The future is not as dark as it may seem for the world's largest military aviation power - the USA. In the next 12 months, Lockheed Martin's short take-off and vertical landing F-35B variant for the US Marine Corps is unlikely to be cancelled, procurement spending will probably increase slightly in fiscal year 2011, and overall capabilities in military aviation will continue to expand.
But the need for such assurances at the end of 2010 speaks volumes about the economic climate after a more than a decade of steadily rising defence budgets. In November, President Barack Obama's fiscal commission wrapped defence cuts into a plan to reverse runaway government spending projected to generate a $1.2 trillion deficit in 2010 alone.
© US Air ForceDespite military cuts, the F-35B for the US Marine Corps is unlikely to be cancelled |
Tucked inside the commission's non-binding package of proposals included scrapping the F-35B and Bell Boeing MV-22 Osprey tiltrotor, capping the F-35A and F-35C for the US Air Force and US Navy, respectively, and slashing overall procurement spending by 15%.
Any one of these proposals, if adopted, would reverberate across the global aerospace sector, but all of them together would jolt US industry more than any change since its post-1993 consolidation.
The Obama administration has not signalled that such fundamental changes are imminent, but industry officials have clearly taken note. Since August, Lockheed and Boeing, notably, have slashed executive payrolls, started discarding newly unwanted systems integration capabilities and consolidated industrial operations. The industry will continue reshaping itself throughout 2011, and as fiscal pressures and operational requirements combine, large-scale systems integrations managed by contractors will evaporate.
Fittingly, the US Army cancelled the Boeing Future Combat System (FCS) programme in early 2010, but at the end of the year awarded the company the enhanced medium altitude reconnaissance and surveillance system (EMARSS).
If FCS typified the systems integration approach of the previous decade, EMARSS may be the model for the decade ahead. Descended from the failure of the Aerial Common Sensor programme, its goals are relatively simple. Boeing must integrate an existing communications and signals intelligence system on an existing airframe - the unglamorous Beechcraft King Air 350ER. In addition, EMARSS is not aimed at addressing an indeterminate future threat, but an urgent, critical need for intelligence in Afghanistan and other current operations.

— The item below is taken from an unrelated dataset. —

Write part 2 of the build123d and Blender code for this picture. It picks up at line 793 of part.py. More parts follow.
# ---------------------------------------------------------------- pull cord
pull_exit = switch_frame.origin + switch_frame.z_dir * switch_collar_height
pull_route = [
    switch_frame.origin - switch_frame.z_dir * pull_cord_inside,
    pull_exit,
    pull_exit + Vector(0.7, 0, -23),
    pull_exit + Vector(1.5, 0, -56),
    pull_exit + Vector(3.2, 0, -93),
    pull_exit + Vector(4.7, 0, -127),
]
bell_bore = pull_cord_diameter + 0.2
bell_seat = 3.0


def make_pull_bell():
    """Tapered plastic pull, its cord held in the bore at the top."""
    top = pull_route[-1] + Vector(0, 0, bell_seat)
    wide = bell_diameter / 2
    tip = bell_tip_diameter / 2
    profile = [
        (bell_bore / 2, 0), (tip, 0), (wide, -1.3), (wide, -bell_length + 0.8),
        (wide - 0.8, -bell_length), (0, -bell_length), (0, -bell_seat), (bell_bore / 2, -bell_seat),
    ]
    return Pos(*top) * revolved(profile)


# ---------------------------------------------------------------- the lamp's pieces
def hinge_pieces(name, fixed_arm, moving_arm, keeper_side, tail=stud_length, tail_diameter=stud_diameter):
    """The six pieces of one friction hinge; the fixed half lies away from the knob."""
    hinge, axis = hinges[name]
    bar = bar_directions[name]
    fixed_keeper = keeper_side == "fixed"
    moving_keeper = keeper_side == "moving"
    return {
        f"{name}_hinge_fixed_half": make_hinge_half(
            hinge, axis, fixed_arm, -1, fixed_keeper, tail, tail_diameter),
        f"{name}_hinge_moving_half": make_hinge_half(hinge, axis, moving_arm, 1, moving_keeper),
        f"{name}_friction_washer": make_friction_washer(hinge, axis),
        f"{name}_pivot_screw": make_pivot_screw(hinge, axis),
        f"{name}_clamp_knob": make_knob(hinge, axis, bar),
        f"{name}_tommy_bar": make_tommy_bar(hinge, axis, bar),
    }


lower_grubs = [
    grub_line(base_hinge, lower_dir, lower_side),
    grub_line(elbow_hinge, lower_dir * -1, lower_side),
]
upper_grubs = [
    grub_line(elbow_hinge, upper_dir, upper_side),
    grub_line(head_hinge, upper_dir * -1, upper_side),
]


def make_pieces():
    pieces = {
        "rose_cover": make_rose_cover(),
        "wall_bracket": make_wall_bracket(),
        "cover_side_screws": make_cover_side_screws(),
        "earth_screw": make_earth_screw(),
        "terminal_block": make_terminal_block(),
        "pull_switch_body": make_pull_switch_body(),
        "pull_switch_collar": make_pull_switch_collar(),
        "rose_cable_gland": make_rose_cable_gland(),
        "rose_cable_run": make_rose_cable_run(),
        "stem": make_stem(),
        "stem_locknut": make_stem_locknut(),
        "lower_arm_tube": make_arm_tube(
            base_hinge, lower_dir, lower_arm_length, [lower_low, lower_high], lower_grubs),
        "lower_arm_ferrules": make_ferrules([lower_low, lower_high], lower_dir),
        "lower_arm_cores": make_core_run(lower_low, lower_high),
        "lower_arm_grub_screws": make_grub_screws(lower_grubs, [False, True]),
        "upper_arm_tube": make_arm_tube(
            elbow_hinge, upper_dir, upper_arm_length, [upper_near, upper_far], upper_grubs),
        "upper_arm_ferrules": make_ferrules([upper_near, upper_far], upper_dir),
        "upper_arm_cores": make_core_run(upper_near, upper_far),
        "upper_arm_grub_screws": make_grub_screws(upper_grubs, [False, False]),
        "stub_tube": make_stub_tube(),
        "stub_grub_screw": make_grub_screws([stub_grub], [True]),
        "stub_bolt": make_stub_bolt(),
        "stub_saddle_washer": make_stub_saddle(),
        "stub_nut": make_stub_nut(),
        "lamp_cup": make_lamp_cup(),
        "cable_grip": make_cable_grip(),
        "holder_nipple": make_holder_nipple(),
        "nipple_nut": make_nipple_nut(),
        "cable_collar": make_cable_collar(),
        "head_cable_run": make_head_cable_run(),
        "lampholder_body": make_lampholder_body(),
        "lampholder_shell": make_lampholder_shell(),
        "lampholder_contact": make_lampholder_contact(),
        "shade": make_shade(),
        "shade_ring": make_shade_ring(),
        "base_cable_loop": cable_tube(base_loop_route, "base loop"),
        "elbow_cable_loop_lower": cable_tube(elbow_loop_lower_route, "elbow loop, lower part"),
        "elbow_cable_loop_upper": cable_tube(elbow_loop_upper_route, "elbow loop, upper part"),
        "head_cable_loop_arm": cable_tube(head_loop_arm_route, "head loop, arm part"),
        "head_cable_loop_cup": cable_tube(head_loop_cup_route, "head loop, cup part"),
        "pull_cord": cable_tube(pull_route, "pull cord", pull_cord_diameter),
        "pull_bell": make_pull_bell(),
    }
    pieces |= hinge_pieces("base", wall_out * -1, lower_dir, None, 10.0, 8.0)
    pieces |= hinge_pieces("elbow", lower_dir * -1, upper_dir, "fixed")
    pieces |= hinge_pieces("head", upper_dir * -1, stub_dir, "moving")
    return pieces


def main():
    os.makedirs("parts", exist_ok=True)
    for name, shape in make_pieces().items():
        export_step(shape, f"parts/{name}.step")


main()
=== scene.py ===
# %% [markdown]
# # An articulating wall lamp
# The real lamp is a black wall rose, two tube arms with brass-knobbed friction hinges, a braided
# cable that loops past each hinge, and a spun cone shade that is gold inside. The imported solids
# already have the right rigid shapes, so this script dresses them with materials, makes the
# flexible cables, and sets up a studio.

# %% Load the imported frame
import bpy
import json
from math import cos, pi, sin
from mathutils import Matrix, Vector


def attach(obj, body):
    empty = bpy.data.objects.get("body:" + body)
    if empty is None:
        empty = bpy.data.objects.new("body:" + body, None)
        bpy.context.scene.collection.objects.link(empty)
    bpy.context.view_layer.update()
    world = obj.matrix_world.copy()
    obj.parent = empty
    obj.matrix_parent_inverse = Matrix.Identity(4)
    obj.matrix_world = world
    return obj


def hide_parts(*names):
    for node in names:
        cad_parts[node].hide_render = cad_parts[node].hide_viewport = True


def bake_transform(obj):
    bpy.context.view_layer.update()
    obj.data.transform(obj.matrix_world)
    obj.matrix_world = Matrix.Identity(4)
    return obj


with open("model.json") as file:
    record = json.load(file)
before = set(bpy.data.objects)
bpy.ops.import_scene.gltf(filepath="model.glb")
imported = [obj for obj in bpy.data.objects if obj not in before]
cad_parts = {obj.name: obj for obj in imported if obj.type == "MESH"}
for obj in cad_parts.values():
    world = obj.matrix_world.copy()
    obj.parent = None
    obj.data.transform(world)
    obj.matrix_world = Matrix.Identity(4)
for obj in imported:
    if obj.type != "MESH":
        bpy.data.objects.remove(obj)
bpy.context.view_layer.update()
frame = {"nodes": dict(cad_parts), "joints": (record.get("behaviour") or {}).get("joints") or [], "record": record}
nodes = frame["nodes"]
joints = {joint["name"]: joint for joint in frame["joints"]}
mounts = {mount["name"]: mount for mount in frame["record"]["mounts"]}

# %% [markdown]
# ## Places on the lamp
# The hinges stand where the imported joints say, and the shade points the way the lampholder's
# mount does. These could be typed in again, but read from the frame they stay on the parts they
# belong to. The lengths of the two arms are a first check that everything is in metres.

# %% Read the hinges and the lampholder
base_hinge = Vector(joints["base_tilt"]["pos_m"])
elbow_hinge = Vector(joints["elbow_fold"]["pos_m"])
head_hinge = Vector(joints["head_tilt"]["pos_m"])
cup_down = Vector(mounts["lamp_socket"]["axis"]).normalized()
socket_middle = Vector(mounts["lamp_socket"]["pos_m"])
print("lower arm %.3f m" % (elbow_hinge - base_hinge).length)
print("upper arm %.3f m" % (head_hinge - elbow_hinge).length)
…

Big-ticket aviation programmes will not disappear from the landscape, but they are becoming harder to sustain at planned production rates. The F-35 programme - the largest single project in global aerospace history - is still struggling to overcome an accumulation of software and manufacturing shortfalls under the ongoing technical baseline review process.

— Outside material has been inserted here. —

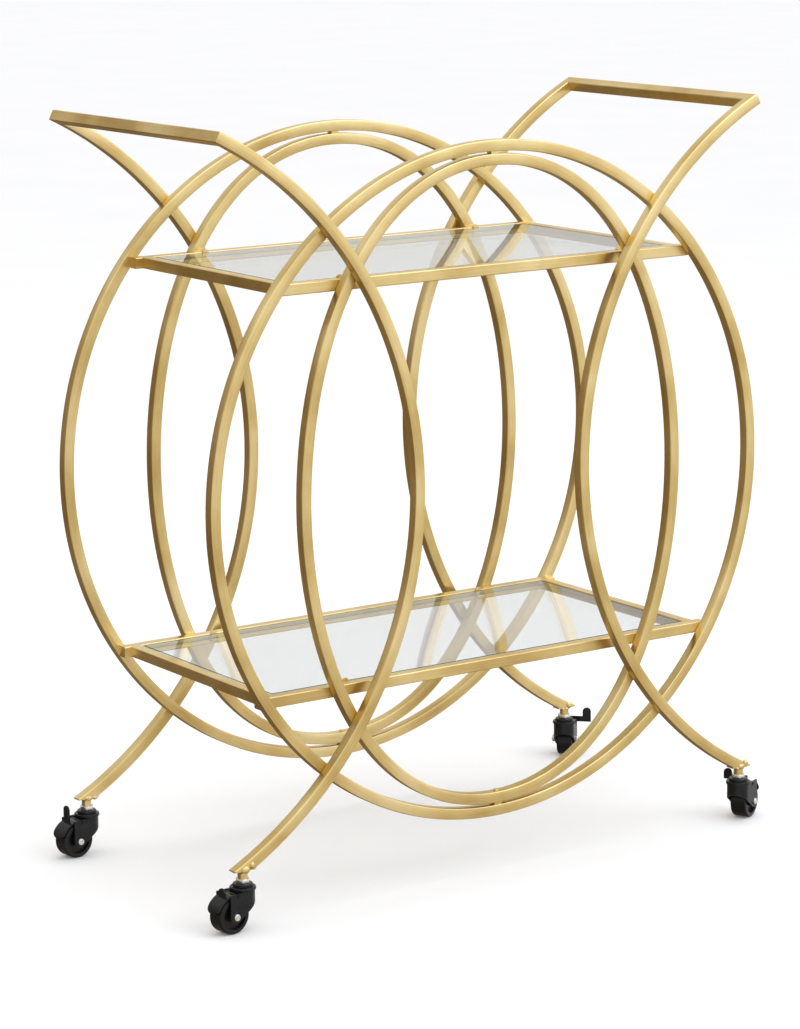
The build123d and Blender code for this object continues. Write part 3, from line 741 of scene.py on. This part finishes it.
for corner in CORNERS:
    spin = next(joint for joint in frame["joints"] if joint["name"] == f"{corner}_wheel_spin")
    axle, centre = Vector(spin["axis"]), Vector(spin["pos_m"])
    bolt_low, bolt_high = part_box(f"{corner}_axle_bolt")
    # The bolt reaches further on its nut's side, so its head is on the other.
    if ((bolt_low + bolt_high) / 2 - centre).dot(axle) > 0:
        axle.negate()
    head = domed_head()
    place = centre + axle * (HEAD_SEAT + HEAD_DEPTH / 2)
    head.matrix_world = Matrix.Translation(place) @ axle.to_track_quat("Z", "Y").to_matrix().to_4x4()
    hand_in(head, f"{corner}_axle_head", f"{corner}_swivel", "zinc", zinc)


# ---- Casters: a moulded black fork under a stepped cap, a hard black wheel, and a black brake
# lever on its pin. Stems, axle bolts and nuts are zinc-plated. All keep their CAD shape.

COOL_TINT = (0.9, 1.0, 1.25)
BLACK_SPECULAR = 0.28
BLACK_DRIFT = 90.0
BLACK_RELIEF = 0.1 * MILLIMETRE
ROUGHENED_BY_GRAIN = 0.12
ROUGHENED_BY_DRIFT = 0.1


def moulded_black(name, darkest, lightest, smoothest, grain):
    """Cool black plastic: a slow drift between two levels, and a fine grain at so many to the metre."""
    material, wire, shader = new_material(name)
    fine, slow = noise(wire, grain), noise(wire, BLACK_DRIFT)
    dark, light = [tuple(level * tint for tint in COOL_TINT) for level in (darkest, lightest)]
    relief = wire.node("Bump", {}, {"Height": fine, "Strength": 0.2, "Distance": BLACK_RELIEF})
    plug(shader, {
        "Base Color": ramp_between(wire, slow, dark, light),
        "Roughness": fine * ROUGHENED_BY_GRAIN + slow * ROUGHENED_BY_DRIFT + smoothest,
        "Specular IOR Level": BLACK_SPECULAR,
        "Normal": relief,
    })
    return material


fork_black = moulded_black("moulded_fork_black", 0.006, 0.011, smoothest=0.16, grain=2600.0)
wheel_black = moulded_black("hard_wheel_black", 0.004, 0.008, smoothest=0.2, grain=1400.0)
lever_black = moulded_black("lever_black", 0.005, 0.009, smoothest=0.14, grain=2200.0)

finish_node("caster_stems", zinc)
finish_node("swivel_caps", fork_black)
finish_node("bearing_balls", zinc)
for corner in CORNERS:
    finish_node(f"{corner}_fork", fork_black)
    finish_node(f"{corner}_wheel", wheel_black)
    finish_node(f"{corner}_axle_bolt", zinc)
    finish_node(f"{corner}_axle_nut", zinc)
    finish_node(f"{corner}_lever_pin", lever_black)
    finish_node(f"{corner}_brake_lever", lever_black)


# ---- Size: the box of the finished visual model is measured, as the CAD model's was at the start.

low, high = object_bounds()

The US military's acquisition system itself will face more scrutiny than ever. The air force's botched handling of proprietary bid information in the KC-X tanker competition - a final decision on which should come early in the year - raises memories of serial contracting failures over the past decade. As the same service launches a competition to replace its Sikorsky HH-60 and Bell UH-1 helicopter fleets, industry officials already seem to be preparing to protest about perceived flaws in the acquisition process.
The global combat aircraft sector will continue to grab many headlines, despite its failure to achieve expected contract signatures in 2010. Will this be the year when Brazil finally decides its long-delayed fighter selection, or will its change of leadership prompt another new start, frustrating rivals Boeing, Dassault and Saab?
In Asia, India may narrow the field in its huge medium multi-role combat aircraft battle after February's high-profile air show near Bangalore, but expectations of a type selection in the next 12 months may be disappointed again. But, as evidenced by New Delhi's planned collaboration with Moscow on a joint development of the latter's PAK-FA demonstrator, the nation's air force is on the road to becoming even more of a global power.
© Sukhoi |
This will also be demonstrated in February with the arrival of the first of its six Lockheed C-130Js, and India could also sign a massive order for 10 Boeing C-17 strategic transports and advance its planned acquisition of a new tanker/transport design.
Elsewhere in the region, South Korea could advance ambitious plans for an indigenous fighter development, possibly after attracting financial and industrial backing from Indonesia and Turkey. And Japan will begin the search to replace some of its McDonnell Douglas F-4 Phantoms, after finally abandoning hope of acquiring Lockheed's F-22 Raptor.
This year will also provide more clarity on the level of spending cuts facing some of Europe's armed services. The UK has already felt the pain - such as last month's sacrifice of its BAE Systems Harrier GR9/9A force - but the detail for others, such as Italy, has yet to emerge.
The coming months will also show how a planned increase in military co-operation between France and the UK will take shape in practical terms, and perhaps reveal the possible direction of some of their more ambitious long-term joint projects, such as for unmanned combat air vehicles.
With companies on both sides of the Channel keen to take the lead on such an initiative, it will be interesting to see whether all parties can be satisfied.